But while Sustainable Foods aimed to expand into Australia and Asia by the end of 2021, this move was stalled due to challenging market conditions, and Plan*t’s footprint still remains within New Zealand.

To overcome these challenges, the company raised NZ$2.15M in a crowdfunding campaign in April 2022 (about $1.5M at the time), with investors including ruby union player TJ Perenara and media company Stuff. Following the investment, the company highlighted its aim to grow its turnover from NZ$1.5M in the year ending March 2022 to NZ$20.6M by 2025.

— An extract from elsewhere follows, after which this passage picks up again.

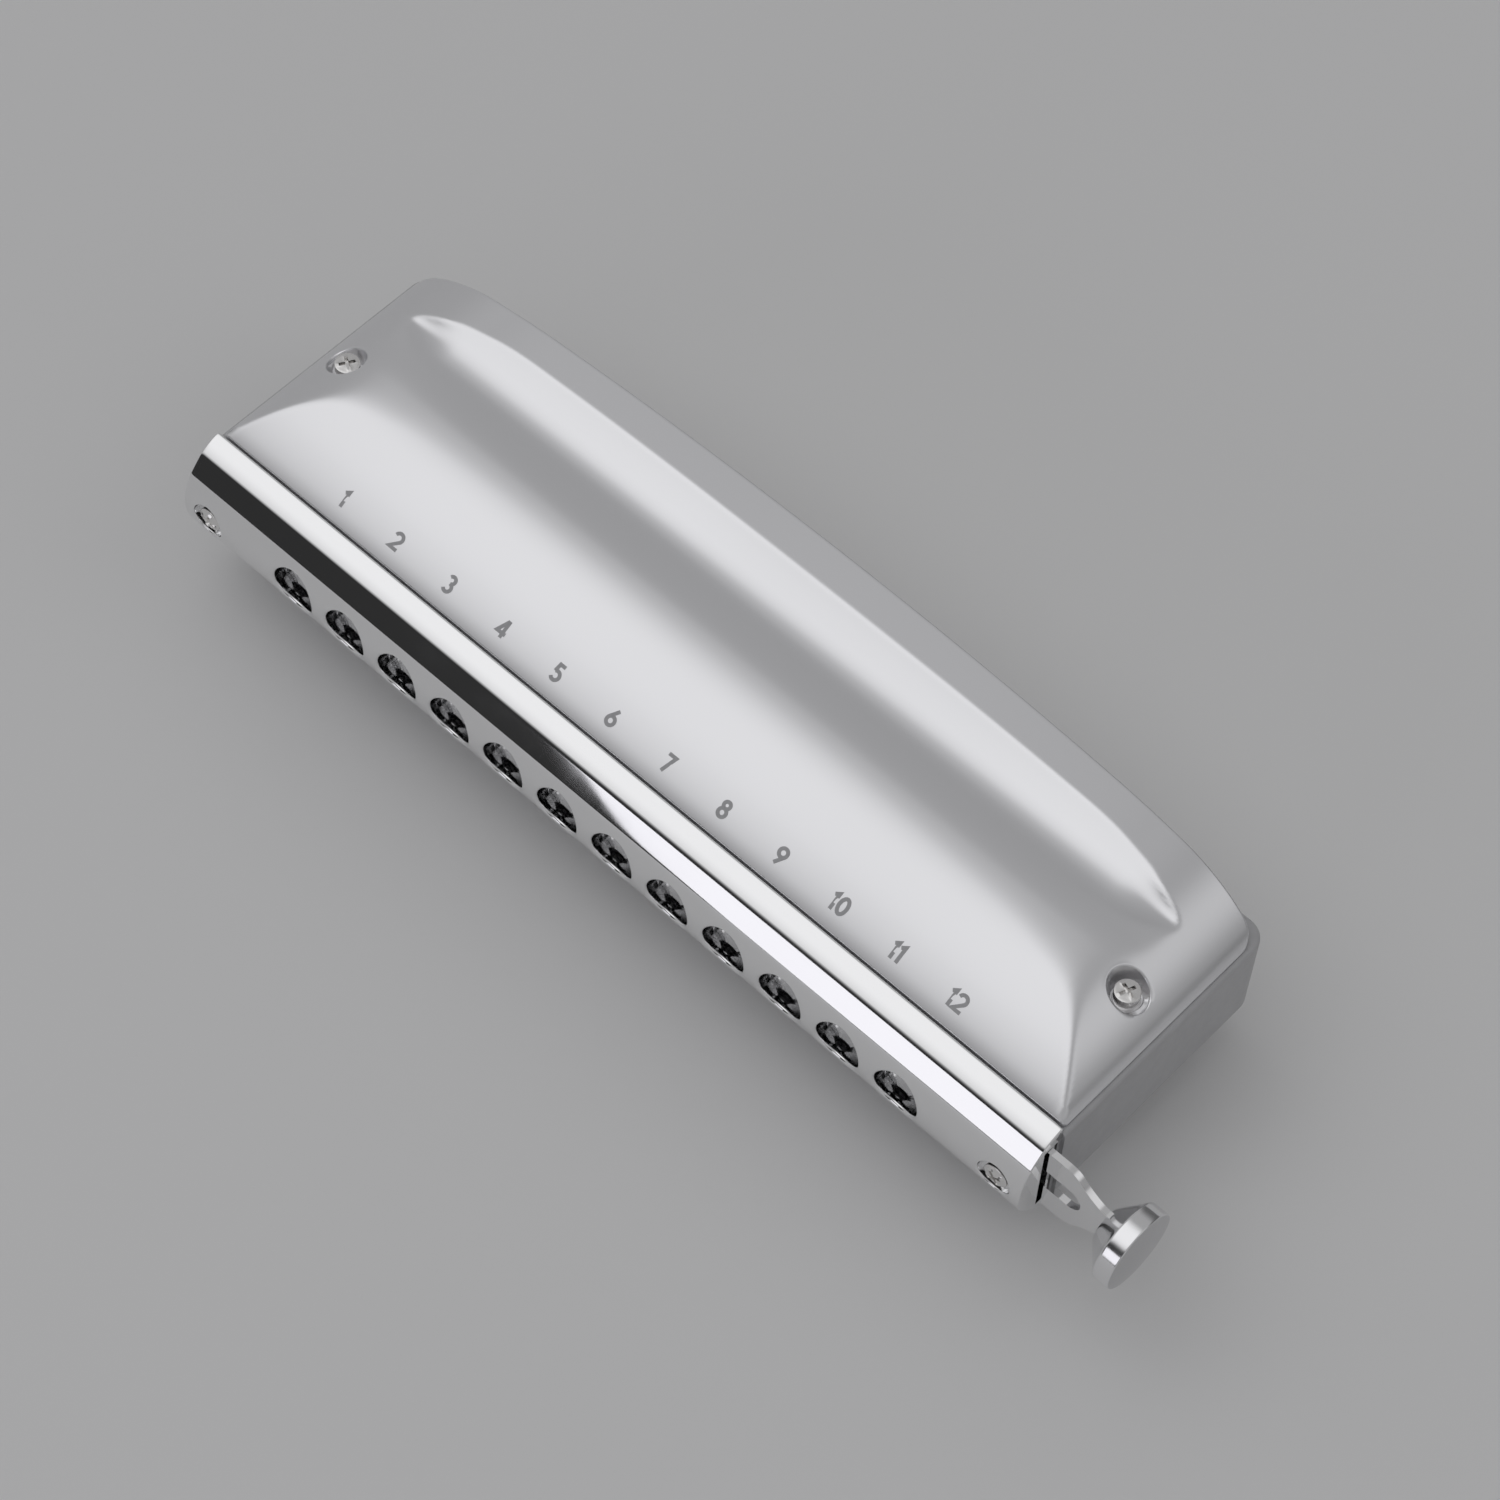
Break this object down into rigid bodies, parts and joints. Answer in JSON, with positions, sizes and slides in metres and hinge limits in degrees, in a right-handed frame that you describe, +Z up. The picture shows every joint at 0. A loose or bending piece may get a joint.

Two months later, it netted a further NZ$1.25M as a loan from the New Zealand Government’s Regional Strategic Partnership Fund to boost its operations. The funds were earmarked “to purchase and install additional manufacturing equipment/machinery to enable the scale-up in production capacity at the Sustainable Foods facility”.

Relocation and cost-of-living pressures hurt Sustainable Foods

plan*t
Courtesy: Sustainable Foods

In January, Sustainable Foods relocated its headquarters from the coastal district of Kāpiti in Wellington to the town of Ashburton in Canterbury. The idea was to be closer to its hemp suppliers, with a new 1,400 sq ft established to produce its meat analogues.

But according to the NZ Herald, the move was a challenge for the company, and coincided with low supermarket sales due to stocking issues.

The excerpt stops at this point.